5. En vertu de l'article 371-2 du code civil, chacun des parents contribue à l'entretien et à l'éducation des enfants à proportion de ses ressources, de celles de l'autre parent, ainsi que des besoins de l'enfant. Il suit de là qu'il appartient seulement à l'autorité administrative d'apprécier compte tenu de l'ensemble des circonstances de l'espèce, notamment des ressources de chacun des deux parents et des besoins de l'enfant, la contribution financière de l'intéressé à l'entretien de son enfant français et son implication dans son éducation. Il ressort des pièces du dossier que M. D... vit en Algérie alors que Mme E... B..., la mère de la jeune C..., née le 5 novembre 2019 à Trappes (Yvelines), vit en France et que le couple ne s'est rencontré qu'à trois reprises : 6 jours en 2018, 8 jours du 24 février au 4 mars 2019 et 7 jours du 2 au 9 septembre 2019, soit avant la naissance de l'enfant. Il n'est pas contesté, ainsi que l'ont retenu les premiers juges, que M. D..., qui est en état d'impécuniosité, ne participe pas effectivement à l'entretien de l'enfant. Il ne produit, par ailleurs, aucun élément de nature à établir qu'il contribuerait à son éducation.

6. Par ailleurs, il ressort des pièces du dossier, alors que M. D..., ainsi qu'il vient d'être dit, ne justifie d'aucunes ressources, que Mme B... est mère de six autres enfants et perçoit un salaire mensuel net d'environ 1 434 euros complété par des prestations familiales d'un montant mensuel d'environ 2 374 euros, de sorte qu'il n'est pas établi, ni même allégué qu'elle puisse le prendre en charge.

7. De même, il ressort de ces mêmes pièces du dossier et n'est pas utilement contesté, alors que le requérant ne s'est pas caché sur les réseaux sociaux de son intention de vouloir quitter son pays, qu'il a déposé en juillet 2019 et en décembre 2019, soit peu de temps ou concomitamment à la reconnaissance de l'enfant intervenue le 23 décembre 2019, des demandes de visa auprès des autorités espagnoles et allemandes, lesquelles ont été refusées. Ainsi que le soutient le ministre, ces demandes sont de nature à rendre peu crédible le motif invoqué par le requérant devant les autorités consulaires françaises de venir s'établir en France pour rejoindre Mme B... et assurer l'entretien et l'éducation de la jeune C....

8. Enfin, il ne ressort pas des pièces du dossier que Mme B... et l'enfant C... seraient dans l'impossibilité de lui rendre visite en Algérie.

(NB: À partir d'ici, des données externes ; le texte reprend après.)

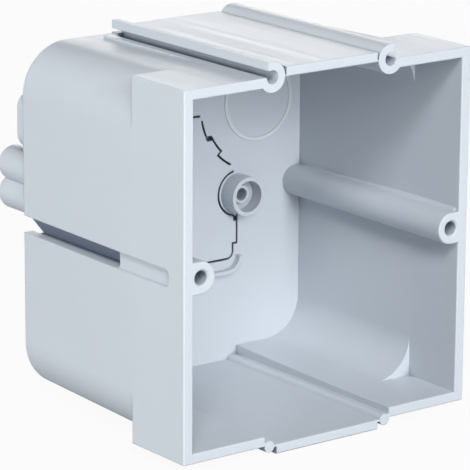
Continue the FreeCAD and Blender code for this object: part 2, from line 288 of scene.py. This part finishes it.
def makeFloor():
    p = studio
    bpy.ops.mesh.primitive_plane_add(size=p["floorSize"] * mm, location=(0, 0, cadLow.z))
    floor = bpy.context.object
    floor.name = "studioFloor"
    material = newMaterial("paintedBoardPale")
    tree = material.node_tree
    path = addNode(tree, "ShaderNodeLightPath")
    matt = addNode(
        tree, "ShaderNodeBsdfPrincipled",
        {"Base Color": linearColour(p["floorColour"]), "Roughness": p["floorRoughness"]},
    )
    white = addNode(tree, "ShaderNodeEmission", {"Color": linearColour(p["backdrop"]), "Strength": 1.0})
    share = addNode(
        tree, "ShaderNodeMath",
        {0: path.outputs["Is Camera Ray"], 1: p["floorGlow"]}, operation="MULTIPLY",
    )
    mixed = addNode(
        tree, "ShaderNodeMixShader", {0: share.outputs[0], 1: matt.outputs[0], 2: white.outputs[0]}
    )
    addNode(tree, "ShaderNodeOutputMaterial", {"Surface": mixed.outputs[0]})
    floor.data.materials.append(material)
    print("floor made")


def makeBackdrop():
    p = studio
    world = bpy.data.worlds.new("studioWorld")
    bpy.context.scene.world = world
    world.use_nodes = True
    tree = world.node_tree
    tree.nodes.clear()
    path = addNode(tree, "ShaderNodeLightPath")
    ambient = addNode(
        tree, "ShaderNodeBackground", {"Color": linearColour(p["backdrop"]), "Strength": p["worldLight"]}
    )
    white = addNode(
        tree, "ShaderNodeBackground", {"Color": linearColour(p["backdrop"]), "Strength": 1.0}
    )
    mixed = addNode(
        tree, "ShaderNodeMixShader",
        {0: path.outputs["Is Camera Ray"], 1: ambient.outputs[0], 2: white.outputs[0]},
    )
    addNode(tree, "ShaderNodeOutputWorld", {"Surface": mixed.outputs[0]})
    print("backdrop made")


def makeLights():
    for name, light in softLights.items():
        data = bpy.data.lights.new(name, "AREA")
        data.shape = "SQUARE"
        data.size = light["size"] * mm
        data.energy = light["power"]
        lamp = bpy.data.objects.new(name, data)
        place = Vector(light["place"]) * mm
        lamp.location = place
        lamp.visible_glossy = light["shine"]    # when off, the flat top has no glare seen from opposite
        lamp.rotation_mode = "QUATERNION"
        lamp.rotation_quaternion = (Vector(lightsAim) * mm - place).to_track_quat("-Z", "Y")
        bpy.context.scene.collection.objects.link(lamp)
    print(len(softLights), "soft lights set")


makeFloor()
makeBackdrop()
makeLights()
bpy.context.scene.view_settings.view_transform = "Standard"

9. Il suit de là que faute de justifier participer à l'entretien et à l'éducation de la jeune C... ainsi que d'avoir une relation forte avec Mme B..., ni que cette dernière puisse le prendre en charge en cas d'établissement en France, la décision contestée n'a pas portée au droit du requérant au respect de sa vie privée et familiale une atteinte disproportionnée aux buts en vue desquels elle a été prise, ni n'a méconnu l'intérêt supérieur de l'enfant. Par suite, les moyens tirés de la méconnaissance des stipulations de l'article 8 de la convention européenne de sauvegarde des droits de l'homme et des libertés fondamentales et de la méconnaissance des stipulations de l'article 3 de la convention internationale relative aux droits de l'enfant doivent être écartés.

10. Il résulte de tout ce qui précède que M. D... n'est pas fondé à soutenir que c'est à tort que, par le jugement attaqué, le tribunal administratif de Nantes a rejeté sa demande.

Sur les conclusions à fin d'injonction :

11. Le présent arrêt, qui conclut au rejet des conclusions à fin d'annulation de la requête, n'appelle aucune mesure d'exécution. Par suite, les conclusions à fin d'injonction présentées par le requérant ne peuvent être accueillies.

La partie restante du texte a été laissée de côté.